● SET PROBLEM: Please restate, exactly as written, the lines running from the beginning of the material through the line that has "CAP_SCREW_SEAT = 1.5" in it.

● DATASET SECTION:

+++++

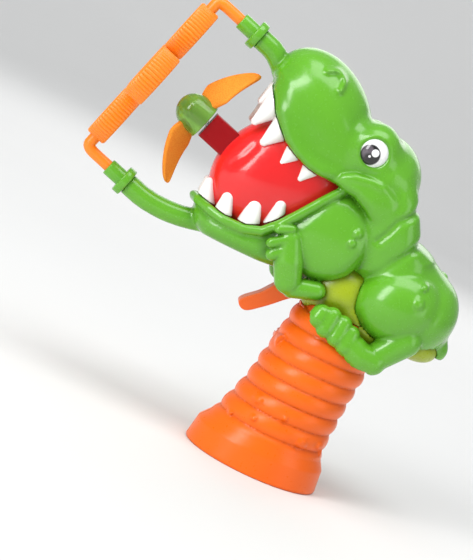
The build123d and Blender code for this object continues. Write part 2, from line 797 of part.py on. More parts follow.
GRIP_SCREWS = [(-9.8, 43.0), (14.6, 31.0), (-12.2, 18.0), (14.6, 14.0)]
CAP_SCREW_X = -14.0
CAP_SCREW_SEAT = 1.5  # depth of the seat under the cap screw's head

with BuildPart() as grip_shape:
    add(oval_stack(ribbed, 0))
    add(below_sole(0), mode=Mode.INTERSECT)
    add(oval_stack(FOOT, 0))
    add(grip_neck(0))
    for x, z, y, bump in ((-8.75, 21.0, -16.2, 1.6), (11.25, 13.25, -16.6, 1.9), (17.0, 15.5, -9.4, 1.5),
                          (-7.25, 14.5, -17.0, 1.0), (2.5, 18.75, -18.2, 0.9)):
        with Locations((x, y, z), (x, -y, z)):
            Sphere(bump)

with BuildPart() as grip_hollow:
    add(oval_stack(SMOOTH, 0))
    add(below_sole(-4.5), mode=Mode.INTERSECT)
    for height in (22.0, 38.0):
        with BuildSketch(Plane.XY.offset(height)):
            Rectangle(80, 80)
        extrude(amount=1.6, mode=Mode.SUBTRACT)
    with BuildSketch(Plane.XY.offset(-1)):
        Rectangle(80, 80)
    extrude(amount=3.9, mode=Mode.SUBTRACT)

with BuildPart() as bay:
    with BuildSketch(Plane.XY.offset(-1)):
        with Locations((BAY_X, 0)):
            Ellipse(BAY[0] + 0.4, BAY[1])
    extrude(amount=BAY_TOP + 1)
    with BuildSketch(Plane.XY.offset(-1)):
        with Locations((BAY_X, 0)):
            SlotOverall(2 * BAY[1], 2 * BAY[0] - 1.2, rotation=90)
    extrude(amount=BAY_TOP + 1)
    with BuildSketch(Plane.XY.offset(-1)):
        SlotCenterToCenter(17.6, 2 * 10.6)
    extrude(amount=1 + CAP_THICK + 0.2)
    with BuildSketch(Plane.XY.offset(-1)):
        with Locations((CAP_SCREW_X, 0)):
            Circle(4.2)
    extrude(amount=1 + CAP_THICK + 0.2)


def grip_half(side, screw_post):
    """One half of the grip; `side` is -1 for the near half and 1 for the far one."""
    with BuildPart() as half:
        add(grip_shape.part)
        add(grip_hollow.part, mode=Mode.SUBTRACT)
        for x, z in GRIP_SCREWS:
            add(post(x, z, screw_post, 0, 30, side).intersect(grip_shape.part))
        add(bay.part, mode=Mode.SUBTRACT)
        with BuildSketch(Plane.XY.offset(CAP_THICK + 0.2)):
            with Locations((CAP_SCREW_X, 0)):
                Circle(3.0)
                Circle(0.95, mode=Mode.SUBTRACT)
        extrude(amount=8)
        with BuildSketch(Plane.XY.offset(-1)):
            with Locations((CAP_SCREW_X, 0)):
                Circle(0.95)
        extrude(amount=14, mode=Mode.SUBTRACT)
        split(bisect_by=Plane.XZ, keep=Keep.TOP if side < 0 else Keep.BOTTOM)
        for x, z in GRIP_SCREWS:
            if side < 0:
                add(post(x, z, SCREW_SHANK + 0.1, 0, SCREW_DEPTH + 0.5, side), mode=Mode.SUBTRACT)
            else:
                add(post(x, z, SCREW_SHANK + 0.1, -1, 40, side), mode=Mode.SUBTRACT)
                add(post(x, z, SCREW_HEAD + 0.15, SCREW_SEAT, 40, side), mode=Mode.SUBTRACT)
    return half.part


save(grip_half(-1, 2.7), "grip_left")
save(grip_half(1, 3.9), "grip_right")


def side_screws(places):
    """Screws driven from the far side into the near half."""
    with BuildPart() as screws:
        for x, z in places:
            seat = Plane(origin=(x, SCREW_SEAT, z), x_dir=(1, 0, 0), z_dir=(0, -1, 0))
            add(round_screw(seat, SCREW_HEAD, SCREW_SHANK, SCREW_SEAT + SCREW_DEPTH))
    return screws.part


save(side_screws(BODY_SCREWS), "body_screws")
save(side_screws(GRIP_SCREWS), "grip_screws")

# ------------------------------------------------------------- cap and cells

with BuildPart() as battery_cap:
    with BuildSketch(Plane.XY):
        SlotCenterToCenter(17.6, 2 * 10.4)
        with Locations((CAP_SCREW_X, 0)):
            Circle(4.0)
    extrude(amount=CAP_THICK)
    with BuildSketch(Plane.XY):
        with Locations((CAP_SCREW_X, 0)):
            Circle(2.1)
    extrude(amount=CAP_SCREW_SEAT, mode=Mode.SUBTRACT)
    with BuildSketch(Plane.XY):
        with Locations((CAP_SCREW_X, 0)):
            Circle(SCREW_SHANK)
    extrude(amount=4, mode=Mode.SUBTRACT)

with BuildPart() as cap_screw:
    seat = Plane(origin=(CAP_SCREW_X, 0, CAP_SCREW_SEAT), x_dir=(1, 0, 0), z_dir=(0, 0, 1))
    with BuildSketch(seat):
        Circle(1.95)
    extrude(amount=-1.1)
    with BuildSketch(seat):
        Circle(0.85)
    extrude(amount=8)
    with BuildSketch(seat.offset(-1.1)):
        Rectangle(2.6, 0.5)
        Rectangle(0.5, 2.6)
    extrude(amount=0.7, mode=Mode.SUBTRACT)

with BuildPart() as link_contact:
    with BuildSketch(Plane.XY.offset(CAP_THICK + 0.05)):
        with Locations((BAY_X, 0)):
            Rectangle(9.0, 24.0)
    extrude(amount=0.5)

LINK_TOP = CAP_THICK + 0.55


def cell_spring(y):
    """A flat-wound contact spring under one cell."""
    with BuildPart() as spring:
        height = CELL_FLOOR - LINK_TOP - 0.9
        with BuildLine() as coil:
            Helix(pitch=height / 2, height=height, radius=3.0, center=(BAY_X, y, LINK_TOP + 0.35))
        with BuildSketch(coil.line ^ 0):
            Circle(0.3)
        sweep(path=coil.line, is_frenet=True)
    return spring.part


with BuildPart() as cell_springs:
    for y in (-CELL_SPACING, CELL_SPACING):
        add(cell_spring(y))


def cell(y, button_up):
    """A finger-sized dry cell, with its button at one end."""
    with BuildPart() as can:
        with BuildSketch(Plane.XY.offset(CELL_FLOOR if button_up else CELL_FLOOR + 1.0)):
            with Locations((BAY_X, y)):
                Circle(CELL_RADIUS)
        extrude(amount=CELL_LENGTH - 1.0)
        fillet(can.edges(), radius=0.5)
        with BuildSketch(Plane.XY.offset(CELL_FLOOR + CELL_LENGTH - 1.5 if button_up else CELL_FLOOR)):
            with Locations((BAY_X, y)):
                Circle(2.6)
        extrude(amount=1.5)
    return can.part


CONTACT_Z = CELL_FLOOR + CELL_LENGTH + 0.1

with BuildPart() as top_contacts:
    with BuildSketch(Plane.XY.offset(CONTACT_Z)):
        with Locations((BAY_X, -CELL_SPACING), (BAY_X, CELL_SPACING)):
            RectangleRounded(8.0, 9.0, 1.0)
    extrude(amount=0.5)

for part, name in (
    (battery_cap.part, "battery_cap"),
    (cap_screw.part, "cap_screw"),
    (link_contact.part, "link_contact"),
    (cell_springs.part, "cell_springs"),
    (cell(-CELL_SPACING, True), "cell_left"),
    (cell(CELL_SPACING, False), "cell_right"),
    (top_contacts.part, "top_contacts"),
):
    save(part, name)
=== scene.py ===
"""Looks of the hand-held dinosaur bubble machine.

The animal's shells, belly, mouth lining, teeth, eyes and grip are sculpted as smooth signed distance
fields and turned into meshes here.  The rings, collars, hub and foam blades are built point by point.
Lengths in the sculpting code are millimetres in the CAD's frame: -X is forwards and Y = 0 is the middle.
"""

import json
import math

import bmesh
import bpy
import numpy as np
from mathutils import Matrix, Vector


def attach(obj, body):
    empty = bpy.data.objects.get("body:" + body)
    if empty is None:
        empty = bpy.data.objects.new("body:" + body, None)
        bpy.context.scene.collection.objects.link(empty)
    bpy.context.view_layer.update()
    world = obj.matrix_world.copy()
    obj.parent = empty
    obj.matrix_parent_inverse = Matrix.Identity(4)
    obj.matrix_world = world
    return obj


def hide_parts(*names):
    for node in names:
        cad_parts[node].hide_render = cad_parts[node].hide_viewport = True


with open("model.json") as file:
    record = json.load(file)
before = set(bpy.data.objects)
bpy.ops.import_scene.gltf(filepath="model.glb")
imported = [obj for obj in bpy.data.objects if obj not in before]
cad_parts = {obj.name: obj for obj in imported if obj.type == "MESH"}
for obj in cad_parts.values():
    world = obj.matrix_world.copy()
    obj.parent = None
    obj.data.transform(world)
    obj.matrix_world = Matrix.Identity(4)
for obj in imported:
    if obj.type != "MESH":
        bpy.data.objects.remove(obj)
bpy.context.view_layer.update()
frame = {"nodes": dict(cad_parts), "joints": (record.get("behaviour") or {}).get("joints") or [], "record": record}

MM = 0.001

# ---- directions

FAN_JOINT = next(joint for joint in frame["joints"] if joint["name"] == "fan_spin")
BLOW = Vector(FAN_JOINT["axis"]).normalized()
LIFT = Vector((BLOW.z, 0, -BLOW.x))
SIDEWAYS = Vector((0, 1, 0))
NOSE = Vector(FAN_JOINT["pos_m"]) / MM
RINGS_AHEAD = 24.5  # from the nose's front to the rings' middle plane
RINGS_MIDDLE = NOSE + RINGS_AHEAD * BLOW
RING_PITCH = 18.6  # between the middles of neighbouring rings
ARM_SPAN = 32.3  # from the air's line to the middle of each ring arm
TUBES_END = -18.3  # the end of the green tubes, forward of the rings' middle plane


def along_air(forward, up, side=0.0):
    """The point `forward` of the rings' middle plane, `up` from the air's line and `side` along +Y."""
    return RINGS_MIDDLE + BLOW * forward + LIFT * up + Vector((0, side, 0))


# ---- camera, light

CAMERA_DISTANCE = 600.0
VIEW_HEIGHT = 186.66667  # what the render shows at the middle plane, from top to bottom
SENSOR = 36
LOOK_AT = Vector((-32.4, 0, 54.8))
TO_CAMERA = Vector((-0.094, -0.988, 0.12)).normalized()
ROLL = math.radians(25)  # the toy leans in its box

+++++

● COMPLETED TASK:
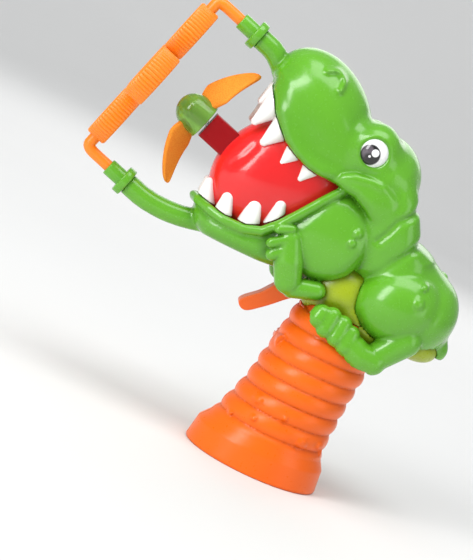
The build123d and Blender code for this object continues. Write part 2, from line 797 of part.py on. More parts follow.
GRIP_SCREWS = [(-9.8, 43.0), (14.6, 31.0), (-12.2, 18.0), (14.6, 14.0)]
CAP_SCREW_X = -14.0
CAP_SCREW_SEAT = 1.5  # depth of the seat under the cap screw's head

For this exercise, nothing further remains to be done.